Sermon Substance, by the author of Jonathan Edwards the Preacher and other books, deals suggestively and creatively with 100 ideas for a year’s preaching ministry.
In his introduction the author gives the clue to the purpose for his book: “The task of sermon preparation is a delight when the busy pastor knows what to prepare. But there are days when there is no stirring of the wind, and he feels like a ship becalmed. What then? Is it a denial of faith to lift a top sail in the hope and expectation that the wind will blow again? Here it is that sermon substance has a place of stimulus and suggestion [italics added].”
In the event that the author’s purpose is properly understood and correctly carried out, this book has value. But in the event that the author’s purpose is perverted by “too” busy preachers using the potentially useful substance as a “crutch,” then the book renders a disservice to the ministry. It is hoped that all who read will profit by the author’s lucid thoughts, ideas, illustrations, arrangements, and analyses of Scripture without one preacher resorting to the use of these materials as a substitute for prayer, meditation, study, exegesis, and hard sermonic labors. Let the volume be used to stimulate and to suggest meaningful messages to your mind.
H. C. BROWN, JR.
Nature’S Lessons
Thoughts Afield, by Harold E. Kohn (Eerdmans, 1959, 171 pages, 63 drawings, $3.75), is reviewed by Clyde S. Kilby, Chairman, Department of English, Wheaton College.
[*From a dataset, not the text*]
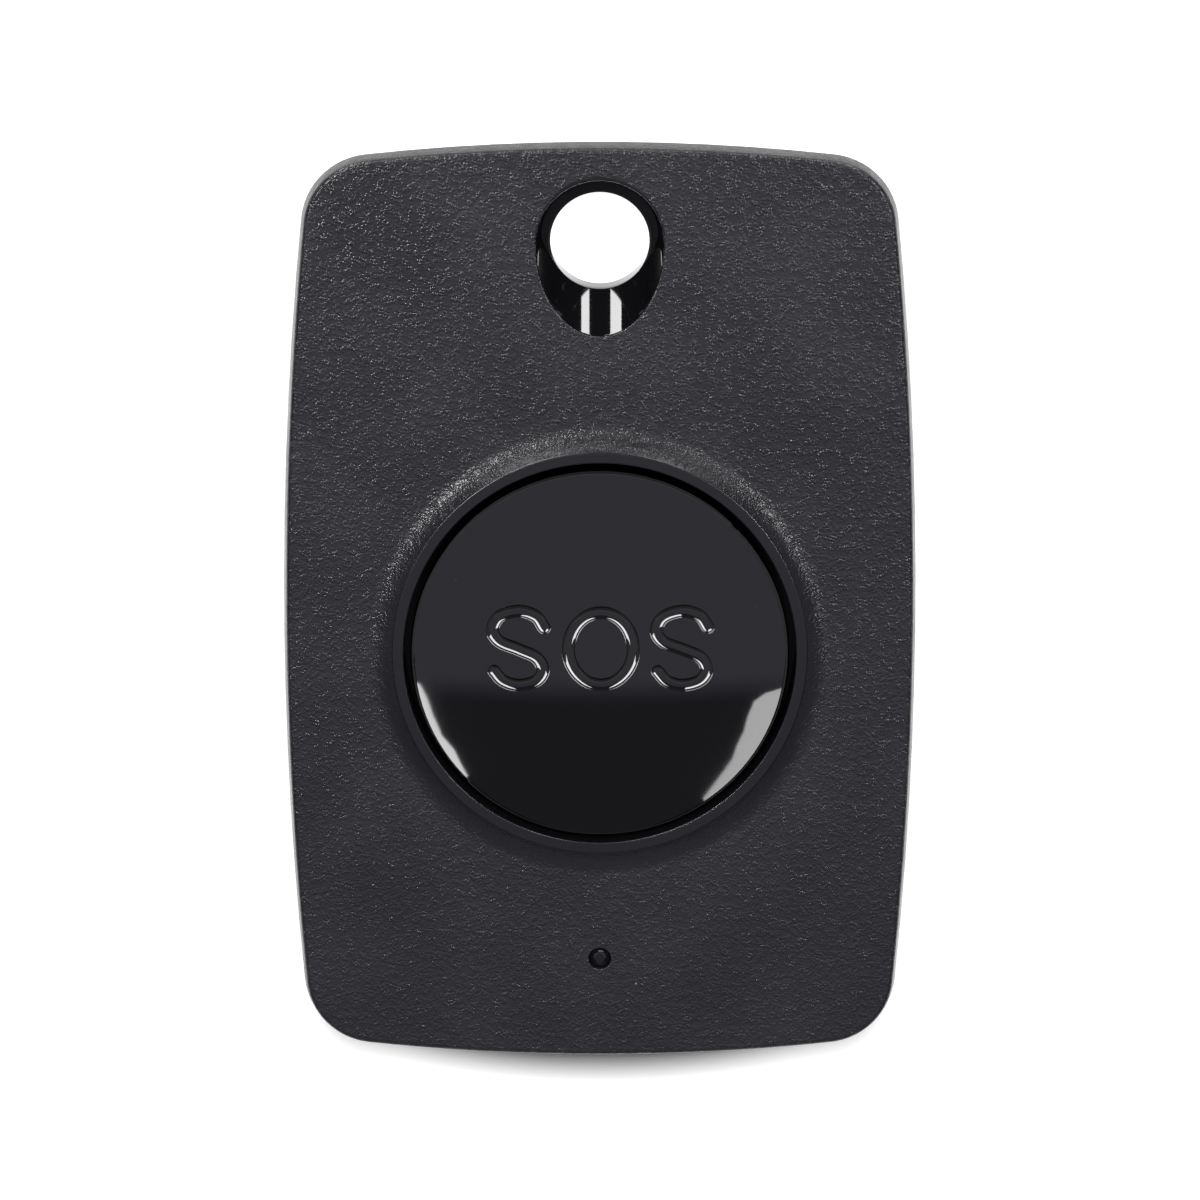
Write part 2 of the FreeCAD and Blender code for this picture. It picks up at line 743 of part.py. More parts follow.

I usually mark up rather badly the books which I review, but in this instance I refrained. The book is too lovely. It is hard for me to know which I like best—the charming pen-and-ink drawings, the essays themselves, or the fine general layout of the book.
The author’s method is to describe some colorful aspect of natural life in the woods of northern Michigan and then suggest its moral and spiritual implications. Because he loves nature and really knows valuable things about it, his depiction of it does not become a mere crutch to sermonizing. He is interested in the giant trees of the forest but equally excited about the trillium or even an almost microscopic particle of green called the duckweed. It is interesting to notice that he thinks nature is benevolent and that the preying of one animal on another is wholly free from hatred and therefore without the ferocity which human beings sometimes ascribe to it.
The book is lavish in anecdotes and the sort of remarks one likes to quote. “Take any shadow you please and trace it far enough and you will see that it is the dark side of a bright object, pain being the shadow of our wondrous capacity to feel, mistakes being the dark side of our glorious freedom to make choices.” “Selfishness that is blessed with the name of religion is selfishness still.” “The perfectionist can never enjoy anything on earth completely because the things of earth come with built-in blemishes.” To some people “prayer is a matter of mastering the right vocabulary, learning the magical formula that will assault God at His weakest points and make Him give in to their whims.… Prayer is resting for awhile in God’s greatness.” “Nothing in human experience is more attractive and winsome than a noble thought or emotion in the process of becoming a deed.” “One of the most pitiable sights on the face of the earth is lopsided virtue.” “No king ever made a man a knight. The best a king could do was to recognize the knighthood already present in the man.” There are many other such remarks.
The author is preacher, writer, and artist, and in each capacity does a worthy piece of work.